Several GDAL utilities are implemented in Python and can be useful examples.
The majority of GDAL regression tests are written in Python. They are available at https://github.com/OSGeo/gdal/tree/master/autotest
Some examples of GDAL/numpy integration can be found is found in the following scripts: - gdal_calc.py - val_repl.py - gdal_merge.py - gdal2tiles.py - gdal2xyz.py - pct2rgb.py - gdallocationinfo.py
Although GDAL’s and OGR’s Python bindings provide a fairly “Pythonic” wrapper around the underlying C++ code, there are several ways in which the Python bindings differ from typical Python libraries. These differences can catch Python programmers by surprise and lead to unexpected results. These differences result from the complexity of developing a large, long-lived library while continuing to maintain backward compatibility. They are being addressed over time, but until they are all gone, please review this list of Python Gotchas in the GDAL and OGR Python Bindings.
libgdal (3.2.0 or greater) and header files (gdal-devel)
numpy (1.0.0 or greater) and header files (numpy-devel) (not explicitly required, but many examples and utilities will not work without it)
The GDAL Python bindings support both distutils and setuptools, with a preference for using setuptools. If setuptools can be imported, setup will use that to build an egg by default. If setuptools cannot be imported, a simple distutils root install of the GDAL package (and no dependency chaining for numpy) will be made.
GDAL can be installed from the Python CheeseShop:
$ sudo easy_install GDAL
It may be necessary to have libgdal and its development headers installed if easy_install is expected to do a source build because no egg is available for your specified platform and Python version.
Most of setup.py’s important variables are controlled with the setup.cfg file. In setup.cfg, you can modify pointers to include files and libraries. The most important option that will likely need to be modified is the gdal_config parameter. If you installed GDAL from a package, the location of this program is likely /usr/bin/gdal-config, but it may be in another place depending on how your packager arranged things.

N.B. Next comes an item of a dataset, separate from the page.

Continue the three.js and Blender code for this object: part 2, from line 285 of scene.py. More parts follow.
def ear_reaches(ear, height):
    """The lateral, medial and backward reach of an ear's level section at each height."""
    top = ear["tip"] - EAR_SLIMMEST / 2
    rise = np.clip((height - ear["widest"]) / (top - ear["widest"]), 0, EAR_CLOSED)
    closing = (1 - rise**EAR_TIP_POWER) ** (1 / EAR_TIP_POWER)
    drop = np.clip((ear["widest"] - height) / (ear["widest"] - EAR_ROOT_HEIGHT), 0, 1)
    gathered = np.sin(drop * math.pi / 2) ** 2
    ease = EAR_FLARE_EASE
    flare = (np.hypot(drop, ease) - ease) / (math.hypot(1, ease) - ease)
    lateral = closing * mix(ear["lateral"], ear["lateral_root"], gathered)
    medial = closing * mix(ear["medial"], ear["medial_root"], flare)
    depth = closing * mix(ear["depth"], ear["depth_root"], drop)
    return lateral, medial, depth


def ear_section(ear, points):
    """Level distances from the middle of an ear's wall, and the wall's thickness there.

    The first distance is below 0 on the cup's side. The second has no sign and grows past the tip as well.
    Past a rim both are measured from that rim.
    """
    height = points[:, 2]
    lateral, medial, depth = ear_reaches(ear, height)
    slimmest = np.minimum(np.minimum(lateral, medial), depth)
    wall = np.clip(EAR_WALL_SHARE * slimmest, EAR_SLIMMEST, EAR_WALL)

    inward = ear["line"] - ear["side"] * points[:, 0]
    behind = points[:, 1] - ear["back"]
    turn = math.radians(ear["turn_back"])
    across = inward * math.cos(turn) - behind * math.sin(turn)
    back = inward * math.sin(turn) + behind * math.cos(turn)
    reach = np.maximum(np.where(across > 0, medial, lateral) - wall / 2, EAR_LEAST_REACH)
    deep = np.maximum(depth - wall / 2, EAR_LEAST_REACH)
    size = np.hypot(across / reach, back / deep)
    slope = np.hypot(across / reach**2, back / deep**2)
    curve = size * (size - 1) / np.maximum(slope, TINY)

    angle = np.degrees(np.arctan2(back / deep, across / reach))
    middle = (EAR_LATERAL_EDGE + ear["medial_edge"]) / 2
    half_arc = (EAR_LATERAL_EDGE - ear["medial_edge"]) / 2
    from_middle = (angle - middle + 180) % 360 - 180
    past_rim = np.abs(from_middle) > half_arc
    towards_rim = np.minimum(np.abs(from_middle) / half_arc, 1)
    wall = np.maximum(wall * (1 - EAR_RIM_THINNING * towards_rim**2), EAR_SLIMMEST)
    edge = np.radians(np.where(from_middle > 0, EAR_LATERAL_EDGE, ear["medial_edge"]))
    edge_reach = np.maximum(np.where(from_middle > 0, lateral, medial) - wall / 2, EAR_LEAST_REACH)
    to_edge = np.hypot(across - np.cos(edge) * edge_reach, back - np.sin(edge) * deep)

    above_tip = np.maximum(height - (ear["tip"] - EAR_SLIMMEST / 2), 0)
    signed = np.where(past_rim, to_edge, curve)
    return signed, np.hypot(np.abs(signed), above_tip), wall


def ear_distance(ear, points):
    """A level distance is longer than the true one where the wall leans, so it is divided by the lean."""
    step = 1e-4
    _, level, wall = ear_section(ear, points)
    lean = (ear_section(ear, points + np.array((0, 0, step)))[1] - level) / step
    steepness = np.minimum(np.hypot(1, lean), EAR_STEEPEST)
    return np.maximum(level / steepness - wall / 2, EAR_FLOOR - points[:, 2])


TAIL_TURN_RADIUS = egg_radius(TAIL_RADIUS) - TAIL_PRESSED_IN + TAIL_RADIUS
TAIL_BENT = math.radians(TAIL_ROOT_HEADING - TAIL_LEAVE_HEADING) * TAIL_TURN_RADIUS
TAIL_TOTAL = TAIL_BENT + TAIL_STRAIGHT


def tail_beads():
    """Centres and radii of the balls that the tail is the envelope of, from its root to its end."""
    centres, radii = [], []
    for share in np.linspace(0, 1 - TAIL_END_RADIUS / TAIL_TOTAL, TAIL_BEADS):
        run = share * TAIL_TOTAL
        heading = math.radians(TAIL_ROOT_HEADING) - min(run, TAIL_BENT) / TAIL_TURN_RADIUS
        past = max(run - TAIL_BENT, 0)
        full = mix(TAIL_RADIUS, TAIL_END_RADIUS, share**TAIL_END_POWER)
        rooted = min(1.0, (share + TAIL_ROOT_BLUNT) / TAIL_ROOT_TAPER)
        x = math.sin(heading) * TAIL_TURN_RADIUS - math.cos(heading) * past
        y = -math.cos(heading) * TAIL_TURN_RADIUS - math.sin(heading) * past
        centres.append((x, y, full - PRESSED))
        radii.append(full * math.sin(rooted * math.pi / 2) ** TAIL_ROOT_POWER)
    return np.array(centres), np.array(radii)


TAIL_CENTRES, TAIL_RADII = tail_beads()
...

After modifying the location of gdal-config, you can build and install with the setup script:
$ python setup.py build $ python setup.py install
If you have setuptools installed, you can also generate an egg:
$ python setup.py bdist_egg
Building as part of the GDAL library source tree
You can also have the GDAL Python bindings built as part of a source build by specifying –with-python as part of your configure line:
$ ./configure --with-python
Use the typical make and make install commands to complete the installation:
$ make $ make install
./configure attempts to detect if you have setuptools installed in the tree of the Python binary it was given (or detected on the execution path), and it will use an egg build by default in that instance. If you have a need to use a distutils-only install, you will have to edit setup.py to ensure that the HAVE_SETUPTOOLS variable is ultimately set to False and proceed with a typical ‘python setup.py install’ command.
You will need the following items to complete an install of the GDAL Python bindings on Windows:
GDAL Windows Binaries The basic install requires the gdalwin32exe160.zip distribution file. Other files you see in the directory are for various optional plugins and development headers/include files. After downloading the zip file, extract it to the directory of your choosing.

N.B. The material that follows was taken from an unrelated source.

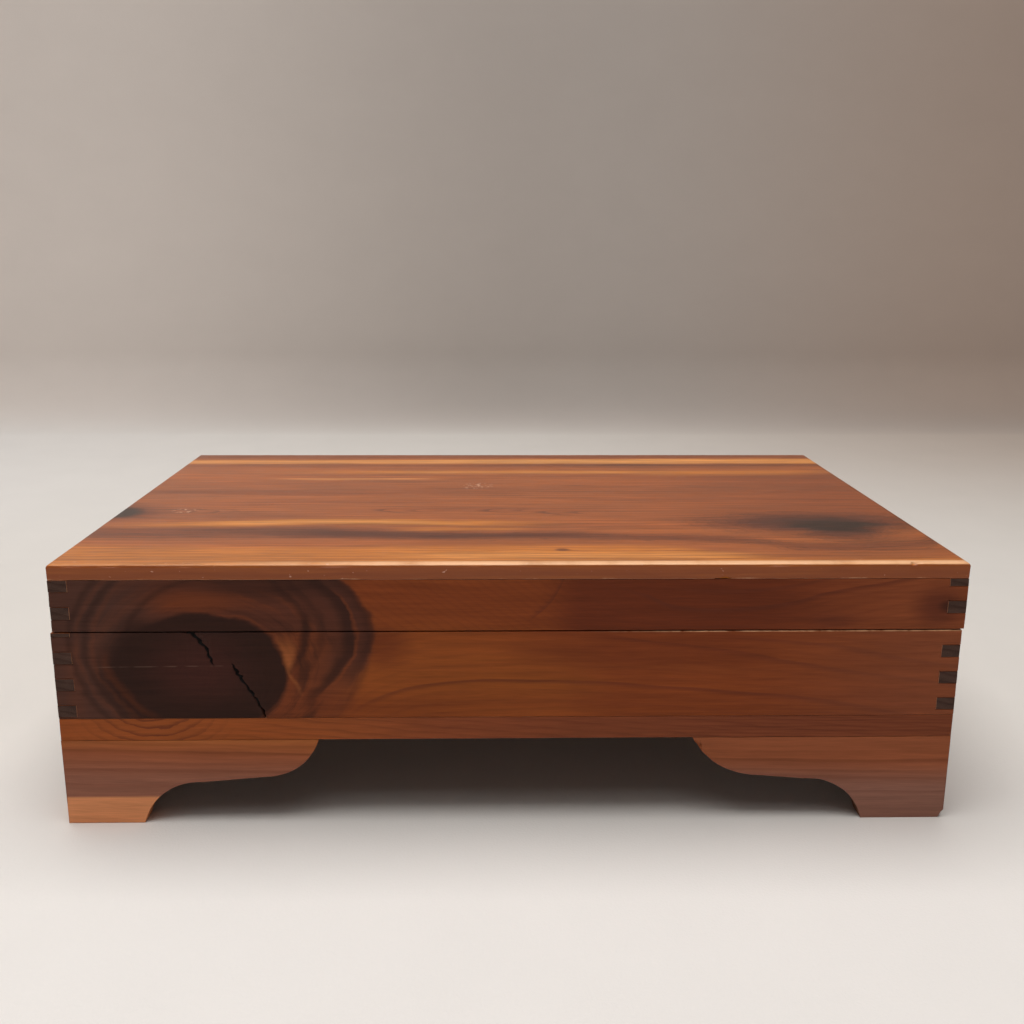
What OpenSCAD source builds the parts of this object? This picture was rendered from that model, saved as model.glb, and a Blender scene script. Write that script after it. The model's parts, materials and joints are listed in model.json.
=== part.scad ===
// Red cedar keepsake box: finger-jointed walls, a hinged lid sawn from the same carcass, and four
// scroll-cut bracket feet. Millimetres, +Z up. The origin is on the floor under the middle of the
// box, the front faces -Y, and the left of the box is -X.

/* [Box] */
// Width of the box across the front
box_w = 305; // [250:1:400]
// Depth of the box from front to back
box_d = 195; // [170:1:260]
// Height of the walls of the base, above its bottom board
base_wall_h = 30.7; // [20:0.1:60]
// Height of the walls of the lid, below its top panel
lid_wall_h = 17.8; // [14:0.1:40]
// Thickness of the walls
wall_t = 6.35; // [6:0.05:9]
// Thickness of the board under the base walls
bottom_t = 8; // [5:0.5:12]
// Thickness of the panel on top of the lid
panel_t = 5.4; // [4:0.1:10]
// Radius worn on the upper edges of the top panel
panel_edge_r = 1.2; // [0.4:0.1:2]
// Distance by which the lid sits to the right of the base
lid_shift = 0.6; // [0:0.1:1.5]
// Gap between the closed lid and the base
lid_gap = 0.4; // [0.3:0.05:0.6]

/* [Finger joints] */
// Distance from one finger to the next in the same board
finger_pitch = 9.525; // [8:0.025:14]
// Height of each finger on the side boards
finger_h = 4.5; // [3:0.1:6]
// Height of the lowest finger above the bottom board, at the left corners
left_finger_start = 0.5; // [0:0.1:4]
// Height of the lowest finger above the bottom board, at the right corners
right_finger_start = 1.9; // [0:0.1:4]
// Height of wood lost where the lid was sawn off the carcass
saw_kerf = 3.8; // [1.5:0.1:6]

/* [Feet] */
// Height of the feet
foot_h = 30.9; // [29:0.1:33]
// Thickness of the boards that the feet are sawn from
foot_t = 8; // [6:0.5:12]
// Length of the left feet along the front or back of the box
left_foot_l = 87.3; // [80:0.1:110]
// Length of the right feet along the front or back of the box
right_foot_l = 89.7; // [80:0.1:110]
// Length of a foot along the side of the box
side_foot_l = 72; // [72:1:80]
// Width of the toe that the left feet stand on
left_toe_w = 26.2; // [20:0.1:29.5]
// Width of the toe that the right feet stand on
right_toe_w = 29.2; // [20:0.1:29.5]
// Radius of the hollow beside the toe
cove_r = 20; // [16:0.5:20]
// Height of the shelf where it meets the hollow
shelf_h = 15.2; // [14:0.1:15.9]
// Radius of the nose at the thin end of the long boards of the left feet
left_nose_r = 19; // [17:0.1:26]
// Radius of the nose at the thin end of the long boards of the right feet
right_nose_r = 26.3; // [17:0.1:27]
// Radius of the nose at the thin end of the side boards of the feet
side_nose_r = 18; // [17:0.1:18]
// Side of the square glue block in the corner behind a foot
block_w = 16; // [10:1:20]

/* [Hinges] */
// Angle at which the lid stops, with its bevel on the bevel of the base
open_angle = 100; // [90:1:110]
// Length of a hinge
hinge_l = 25; // [20:1:40]
// Distance from the end of the box to the middle of a hinge
hinge_inset = 60; // [30:1:80]
// Outer radius of the hinge knuckles
knuckle_r = 1.6; // [1.4:0.05:1.8]
// Radius of the hinge pin
pin_r = 0.8; // [0.6:0.05:0.9]
// Thickness of the hinge leaves
leaf_t = 0.8; // [0.6:0.1:0.9]
// Width of a leaf, from the pin's axis
leaf_w = 4.5; // [4.2:0.1:4.6]

/* [Hidden] */
$fn = 64;
eps = 0.5; // how far a cutter runs past the face that it cuts

// Levels
bottom_top = foot_h + bottom_t;
base_top = bottom_top + base_wall_h;
hinge_z = base_top + lid_gap / 2;
lid_bottom = base_top + lid_gap;
panel_bottom = lid_bottom + lid_wall_h;

// The lid's walls start this high in the carcass, and came down by the kerf that was lost
lid_cut = base_wall_h + saw_kerf;
carcass_h = lid_cut + lid_wall_h;
least_finger = 0.6; // a thinner slice of finger broke away in the sawing

base_x = -lid_shift / 2;
lid_x = lid_shift / 2;

// The pin's axis lies one knuckle radius inside the back face
hinge_y = box_d / 2 - knuckle_r;
hinge_x = box_w / 2 - hinge_inset;
bevel_angle = open_angle / 2 + 0.75; // of each bevel from level, with a little slack at the stop
knuckle_gap = 0.15; // between one knuckle and the next
knuckle_clear = 0.3; // round the knuckles, in the wood and in the other leaf
running_clear = 0.05; // radial, between the pin and the lid's knuckle
knuckle_l = hinge_l / 3;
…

As explained in the README_EXE.txt file, after unzipping the GDAL binaries you will need to modify your system path and variables. If you’re not sure how to do this, read the Microsoft KnowledgeBase doc
Add the installation directory bin folder to your system PATH, remember to put a semicolon in front of it before you add to the existing path.
Create a new user or system variable with the data folder from your installation.
Name : GDAL_DATA Path : C:\gdalwin32-1.7\data
Skip down to the Usage section to test your install. Note, a reboot may be required.
The GDAL Python package is built using SWIG. The earliest version of SWIG that is supported to generate the wrapper code is 1.3.40. It is possible that usable bindings will build with a version earlier than 1.3.40, but no development efforts are targeted at versions below it. You should not have to run SWIG in your development tree to generate the binding code, as it is usually included with the source. However, if you do need to regenerate, you can do so with the following make command from within the ./swig/python directory:
$ make generate
To ensure that all of the bindings are regenerated, you can clean the bindings code out before the generate command by issuing:
$ make veryclean
There are five major modules that are included with the GDAL Python bindings.:
>>> from osgeo import gdal >>> from osgeo import ogr >>> from osgeo import osr >>> from osgeo import gdal_array >>> from osgeo import gdalconst
Additionally, there are five compatibility modules that are included but provide notices to state that they are deprecated and will be going away. If you are using GDAL 1.7 bindings, you should update your imports to utilize the usage above, but the following will work until GDAL 3.1.
>>> import gdal >>> import ogr >>> import osr >>> import gdalnumeric >>> import gdalconst
If you have previous code that imported the global module and still need to support the old import, a simple try…except import can silence the deprecation warning and keep things named essentially the same as before:
>>> try: ... from osgeo import gdal ... except ImportError: ... import gdal
Currently, only the OGR module has docstrings which are generated from the C/C++ API doxygen materials. Some of the arguments and types might not match up exactly with what you are seeing from Python, but they should be enough to get you going. Docstrings for GDAL and OSR are planned for a future release.
One advanced feature of the GDAL Python bindings not found in the other language bindings is integration with the Python numerical array facilities. The gdal.Dataset.ReadAsArray() method can be used to read raster data as numerical arrays, ready to use with the Python numerical array capabilities.
These facilities have evolved somewhat over time. In the past the package was known as “Numeric” and imported using “import Numeric”. A new generation is imported using “import numpy”. Currently the old generation bindings only support the older Numeric package, and the new generation bindings only support the new generation numpy package. They are mostly compatible, and by importing gdalnumeric (or osgeo.gdal_array) you will get whichever is appropriate to the current bindings type.
One example of GDAL/numpy integration is found in the val_repl.py script.
ReadAsArray expects to make an entire copy of a raster band or dataset unless the data are explicitly subsetted as part of the function call. For large data, this approach is expected to be prohibitively memory intensive.